Hacker sentenced to two years in federal prison
October 8, 2008
• Admitted herding zombies to attack websites
• ‘Botnets are a 21st Century menace’
A Fairfield man who tried to shut down two websites by launching denial of service attacks with zombies will spend the next two years living in an Internet-free zone – a prison cell.
Gregory King, 21, was sentenced to prison and ordered to pay $69,000 in restitution, the U.S. Attorney’s Office in Sacramento says.
Online, Mr. King was known as Silenz, Silenz420, sZ, GregK, and Gregk707.
Mr. King admitted to using a “botnet” to conduct distributed denial of service attacks against two different business Web sites: Killanet and Castlecops, according to Assistant U.S. Attorney Matthew Segal, who prosecuted the case.
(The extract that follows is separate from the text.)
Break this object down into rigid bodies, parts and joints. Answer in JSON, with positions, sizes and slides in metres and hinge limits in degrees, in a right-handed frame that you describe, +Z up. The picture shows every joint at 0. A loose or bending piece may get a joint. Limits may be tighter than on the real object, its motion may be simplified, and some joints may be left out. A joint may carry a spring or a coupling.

A botnet is a network of malware-infected, zombie computers (bots) that can be used to conduct the attacks, send spam, and commit fraud over the Internet. Bots are also used to infect other computers and thus propagate the botnet.
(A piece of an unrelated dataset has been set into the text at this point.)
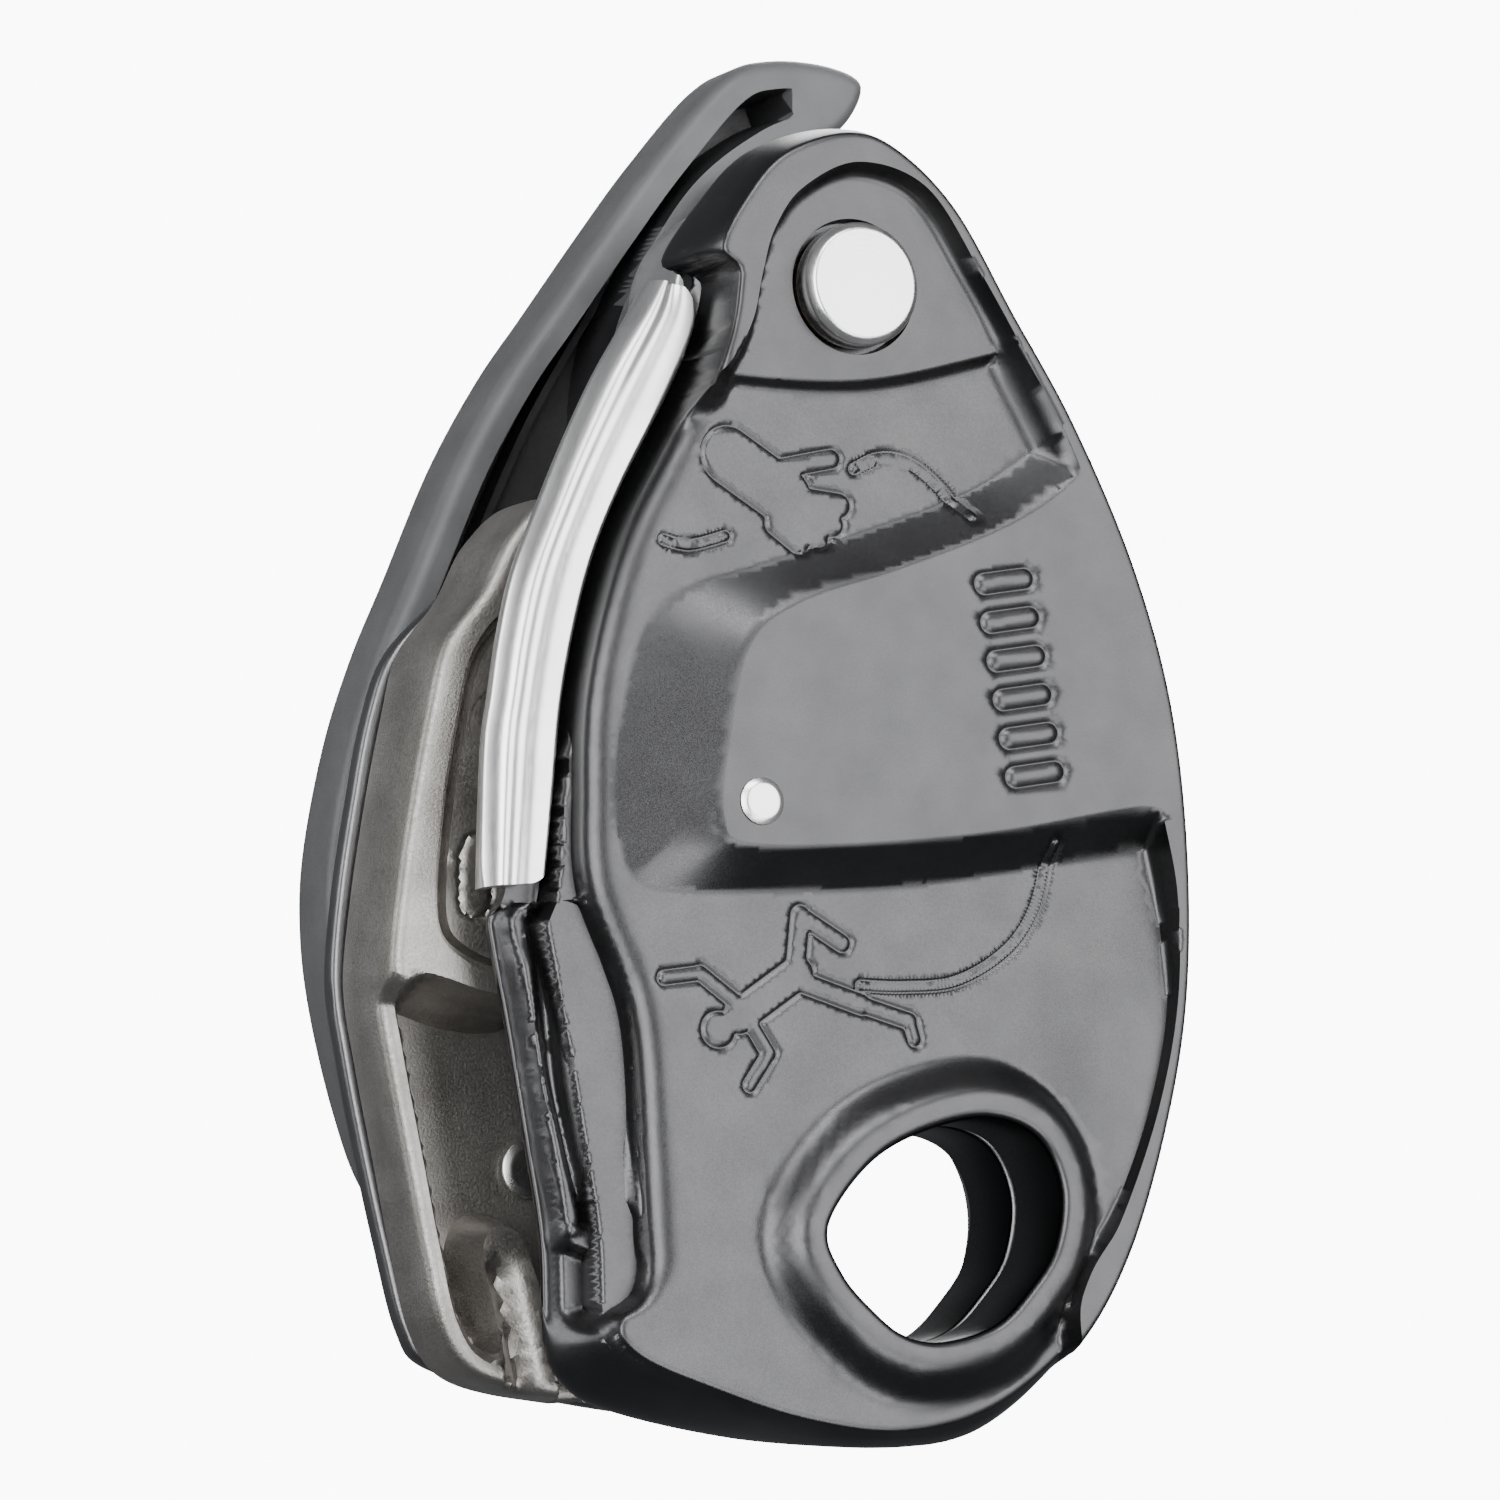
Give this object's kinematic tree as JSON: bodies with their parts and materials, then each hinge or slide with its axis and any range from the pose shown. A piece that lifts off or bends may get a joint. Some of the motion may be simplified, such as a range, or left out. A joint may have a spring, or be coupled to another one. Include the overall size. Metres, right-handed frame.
{
  "type": "belay device",
  "caption": "Assisted-braking belay device: forged side plates round a rope cam, a polished lip, a carabiner eye and a folding release handle.",
  "frame": {"origin": "middle of the carabiner eye, level with the raised front of the swinging plate", "axes": "+Z from the eye up to the main pivot, +X to the right of someone facing the front, +Y from the front to the back (the handle's side)"},
  "size_m": [0.062, 0.0351, 0.1073],
  "materials": {
    "anodised_charcoal": "satin anodised",
    "polished_steel": "polished stainless steel",
    "blasted_steel": "bead blasted",
    "anodised_alloy": "satin anodised",
    "machined_steel": "machined",
    "bronze": "plain bearing bronze",
    "grey_nylon": "moulded, matt",
    "black_plastic": "moulded, matt"
  },
  "bodies": {
    "fixed_side": {"fixed_side_plate": "anodised_alloy", "friction_body": "blasted_steel", "friction_shoe": "polished_steel", "main_pivot_pin": "polished_steel", "pivot_washer": "bronze", "cam_axle": "machined_steel", "axle_retaining_ring": "machined_steel", "friction_body_rivet_1": "machined_steel", "friction_body_rivet_2": "machined_steel", "friction_body_rivet_3": "machined_steel", "friction_body_rivet_4": "machined_steel", "cam_stop_pin": "machined_steel", "handle_stop_pin": "machined_steel", "detent_ball": "machined_steel", "detent_spring": "machined_steel"},
    "swinging_side": {"swinging_side_plate": "anodised_charcoal", "lip_insert": "polished_steel", "pivot_bush": "bronze", "spacer_rivet": "polished_steel"},
    "cam_assembly": {"cam": "machined_steel", "cam_bush": "bronze", "cam_drive_pin": "machined_steel", "cam_return_spring": "machined_steel"},
    "handle_assembly": {"release_handle": "grey_nylon", "handle_drive_plate": "machined_steel", "hub_cap": "black_plastic", "handle_return_spring": "machined_steel", "pawl_pin": "machined_steel"},
    "pawl_assembly": {"anti_panic_pawl": "machined_steel", "pawl_spring": "machined_steel"},
    "selector_assembly": {"selector_knob": "black_plastic", "selector_screw": "machined_steel"}
  },
  "joints": [
    {"name": "swinging_side_hinge", "type": "hinge", "parent": "fixed_side", "child": "swinging_side", "pos_m": [0, 0, 0.0704], "axis": [0, 1, 0], "range_deg": [0, 100]},
    {"name": "cam_hinge", "type": "hinge", "parent": "fixed_side", "child": "cam_assembly", "pos_m": [0.002, 0, 0.037], "axis": [0, 1, 0], "range_deg": [0, 30], "stiffness_Nm_per_rad": 0.03, "springref_deg": -28.65},
    {"name": "handle_hinge", "type": "hinge", "parent": "fixed_side", "child": "handle_assembly", "pos_m": [0.002, 0, 0.037], "axis": [0, -1, 0], "range_deg": [0, 130], "stiffness_Nm_per_rad": 0.03, "springref_deg": -34.38},
    {"name": "pawl_hinge", "type": "hinge", "parent": "handle_assembly", "child": "pawl_assembly", "pos_m": [-0.0158, 0, 0.037], "axis": [0, 1, 0], "range_deg": [0, 12], "stiffness_Nm_per_rad": 0.005, "springref_deg": -11.46},
    {"name": "selector_turn", "type": "hinge", "parent": "fixed_side", "child": "selector_assembly", "pos_m": [0.0095, 0, 0.057], "axis": [0, 1, 0], "range_deg": [0, 90]}
  ]
}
The owners of the infected computers do not know that their computers have been infected with “botware,” but their computers can nonetheless be secretly directed by the “bot herder,” the person in control of the botnet.
In a distributed denial of service attack, a bot herder directs the bots to flood a victim computer with information and thereby disable the target computer.
Mr. King admitted to controlling about 7,000 bots and using them to attack Killanet and Castlecops. Killanet is an interactive forum where members could share advice on graphic design, web design, photography, and gaming and was attacked in 2004, 2005, and 2006. Castlecops is an Internet security community specializing in anti-phishing, malware analysis, and combatting spam and was attacked in 2007.
A year ago, FBI agents went to Mr. King’s home to arrest him. After agents knocked on the front door, Mr. King ran out the back door, hid a laptop computer in the backyard, and then returned to answer the front door, prosecutors say.
Eventually the laptop was found and searched. It contained, among other things, botnet software and references to Mr. King’s various Internet monikers, according to Mr. Segal, the prosecutor in this case.
“Botnets are a 21st Century menace. Hackers need to know that if they engage in this kind of conduct, they risk federal prosecution, prison, and a restitution order that will be with them for a long time,” says U.S. Attorney McGregor Scott.